Consider a quant searching for factors that might push a stock over a benchmark index. Today an analyst has to manually select factors like price-earnings ratios to test. A quant using deep learning gives the neural network a price target and then feeds the model with raw company and market data. The artificial neurons are math functions that crunch data. As it moves through layers, the neurons self-adjust -- or learn -- to get closer to the goal: finding factors that predict when the stock will hit the target.
Anthony Ledford, chief scientist at Man AHL in London, said his researchers have spent more than a year developing deep learning and the firm hopes to start live trading with it soon. The hedge fund has been allocating money to a machine-learning strategy.
"In deep learning, one doesn't have to define the features in advance, deep learning aims to identify them for you," said Ledford, whose unit of Man Group Plc manages about US$18.3 billion. "We know a lot of potentially predictive features already given AHL's three-decade history, so the real challenge is often shaping the methodology, data and computations so we discover new features, not the ones we know already, which is very challenging in itself."
Winton is also experimenting with the technology. Two Sigma, the US$40b quant hedge fund in New York, is hiring researchers for a new deep-learning team, according to its website. A spokeswoman for WorldQuant, which manages money for Millennium Management, declined to comment.
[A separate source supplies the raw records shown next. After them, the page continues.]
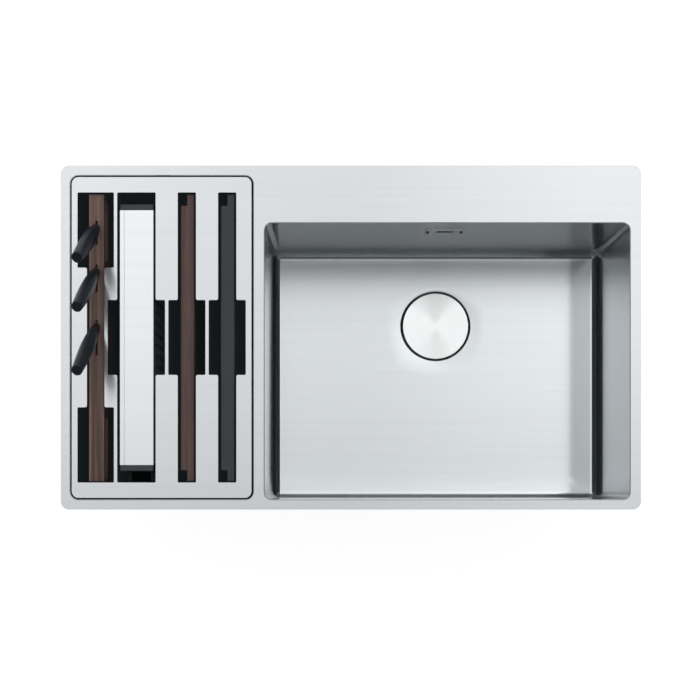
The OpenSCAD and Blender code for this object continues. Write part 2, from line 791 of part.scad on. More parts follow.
// Screws that draw the housing to the wall; the cover hides their heads
module overflow_screws() {
    color(dark_steel)
    for (s = [-1, 1]) translate([overflow_x + s * screw_spread, bowl_y1, overflow_z])
        rotate([-90, 0, 0]) {
            cylinder(r = screw_r, h = sheet_t + overflow_seal_t + 8);
            translate([0, 0, -screw_head_h]) cylinder(r = screw_head_r, h = screw_head_h);
        }
}

// Ribbed hose between the housing's stub and the elbow
module overflow_hose() {
    wall_r = hose_bore_r + hose_wall;
    rib_h = hose_rib_pitch / 2;
    outline = concat(
        [[hose_bore_r, hose_z0]],
        [for (i = [0 : hose_ribs - 1])
            let (z = hose_z0 + i * hose_rib_pitch)
            each [[wall_r, z], [hose_rib_r, z + rib_h * 0.4],
                  [hose_rib_r, z + rib_h * 1.2], [wall_r, z + rib_h * 1.6]]],
        [[wall_r, hose_z1], [hose_bore_r, hose_z1]]);
    color(black_plastic) translate([overflow_x, hose_y, 0])
        rotate_extrude() polygon(outline);
}

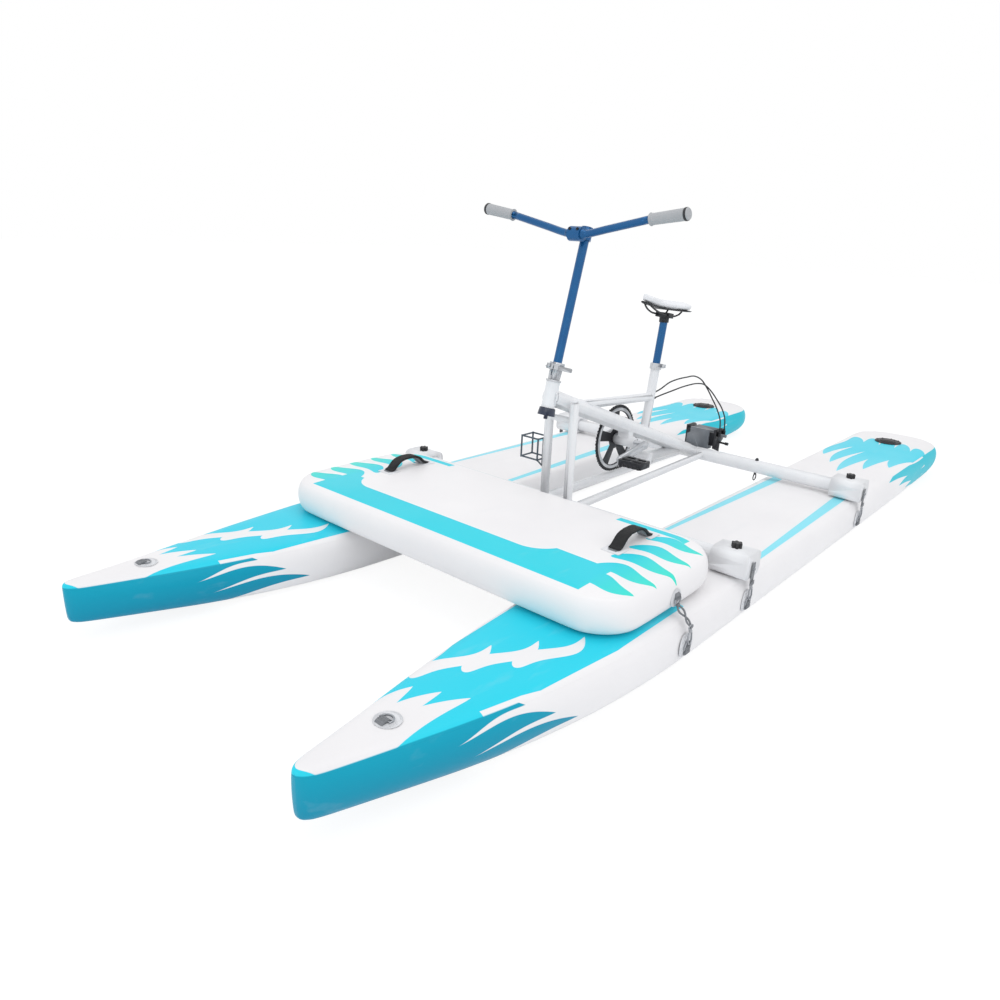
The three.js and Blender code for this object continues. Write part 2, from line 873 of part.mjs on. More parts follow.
function crossbarTool(y) {
  return rod(
    v(-crossbarLength, y, crossbarZ),
    v(crossbarLength, y, crossbarZ),
    crossbar.diameter + 2 * seatGap,
    fine,
  );
}

// Upright mounting plate behind the rear crossbar, with a web over the crossbar to the main tube.
function addRearMount() {
  const plateY = crossbar.rearY + crossbar.diameter / 2 + rearPlate.standoff + rearPlate.thickness / 2;
  const plateLow = crossbarZ - crossbar.diameter / 2;
  const plate = block(
    rearPlate.width,
    rearPlate.thickness,
    rearPlate.height,
    0,
    plateY,
    plateLow + rearPlate.height / 2,
  );
  const web = block(
    rearPlate.web,
    plateY - crossbar.rearY + crossbar.diameter,
    rearPlate.height - crossbar.diameter / 2 - rearPlate.thickness,
    0,
    (plateY + crossbar.rearY - crossbar.diameter) / 2,
    crossbarZ + (rearPlate.height - crossbar.diameter / 2 - rearPlate.thickness) / 2,
  );
  add('rear_mount', cut(union(plate, web), crossbarTool(crossbar.rearY), mainTubeTool()), 'frameWhite');
}

// Drive tube under the main tube, with the bevel box at its front end.
function addDriveTube() {
  const half = jackshaft.bossWidth / 2;
  const box = rod(jackCentre.clone().setX(-half), jackCentre.clone().setX(half), jackshaft.boss, fine);
  const end = onMain(driveTube.endY).add(v(0, 0, -driveTube.sink));
  const body = rod(jackCentre, end, driveTube.diameter, fine);
  const shaftBore = rod(
    jackCentre.clone().setX(-half - overrun),
    jackCentre.clone(),
    jackshaft.diameter + 2 * runningGap,
    medium,
  );
  add('drive_tube', cut(union(box, body), shaftBore, mainTubeTool()), 'greyCast');
}

function mainTubeTool() {
  return rod(
    mainStart.clone().addScaledVector(mainAxis, -overrun),
    mainEnd.clone().addScaledVector(mainAxis, overrun),
    mainTube.diameter + 2 * seatGap,
    fine,
  );
}

function addHeadTube() {
  const body = rod(onHead(headTubeLow), onHead(headTubeTop), head.tube, fine);
  const bore = rod(onHead(-overrun), onHead(headTubeTop + overrun), head.bore, fine);
  add('head_tube', cut(body, bore), 'frameWhite');
}

// Seat tube with its slot for the clamp.
const seatRake = seatTube.rake * degrees;
const seatAxis = v(0, Math.sin(seatRake), Math.cos(seatRake));
const seatFoot = onMain(seatTube.y);
const onSeat = (distance) => seatFoot.clone().addScaledVector(seatAxis, distance);
function addSeatTube() {
  const body = rod(onSeat(0), onSeat(seatTube.length), seatTube.diameter, fine);
  const bore = rod(onSeat(seatTube.boreFoot), onSeat(seatTube.length + overrun), seatTube.bore, fine);
  add('seat_tube', cut(body, bore, mainTubeTool()), 'frameWhite');
}

function addTopTube() {
  const start = onMain(mainStart.y + topTube.branch);
  const end = onSeat(topTube.seatHeight + mainTube.diameter / 2);
  const seatTool = rod(onSeat(0), onSeat(seatTube.length), seatTube.diameter + 2 * seatGap, fine);
  add('top_tube', cut(rod(start, end, topTube.diameter, medium), mainTubeTool(), seatTool), 'frameWhite');
}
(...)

Academic researchers have found that deep learning can generate profits from wagers on corporate events like takeovers. In a 2015 study of the technology's ability to predict moves of 15 stocks in the S&P 500 Index, more than 10 million events were pulled from financial news as part of the training of the computer system. In simulating trading of the stocks, the model made a cumulative profit, according to researchers led by Xiao Ding of the Harbin Institute of Technology's Research Center for Social Computing and Information Retrieval in China.
Chapados, the computer scientist, said deep learning can also outperform its simpler cousin. Neural networks are more resilient than machine learning to overfitting, when a model is so closely tuned to training data that it fails to perform with live data. The technology can also help with so-called non-linear events such as market volatility, which in standard quant models have to be adjusted manually.
"Instead of investing a lot of manpower to discover what non linearities are relevant, and painstaking testing out every single one of them to see if they are significant, the neural net approach will start with a model that's flexible enough to be able to represent broad classes on possible non linearity," Chapados said.
In the war for talent with tech firms, hedge funds are struggling to hire scientists, which has slowed their pursuit of deep learning, said Chapados. Firms also may face a shortage of data in some markets.
"While deep learning techniques can work very well using millions, if not billions, of data points in currency and commodity markets that are correlated with each other, it is challenging to build a good model using only a thousand data points of single-stock daily data," said Hitoshi Harada, co-founder of Alpaca, a startup that sells deep learning trading platforms to banks and other financial firms. He cited companies that have publicly traded for only a year as an example.
Winton researchers, despite the challenges, are pursuing deep learning, not as a revolutionary force but as a useful weapon.
"We do, however, believe that technology has advanced sufficiently over recent years to suggest such methods have the potential to improve elements of our process, and deep learning is an active area of long-term research for Winton," the hedge fund said.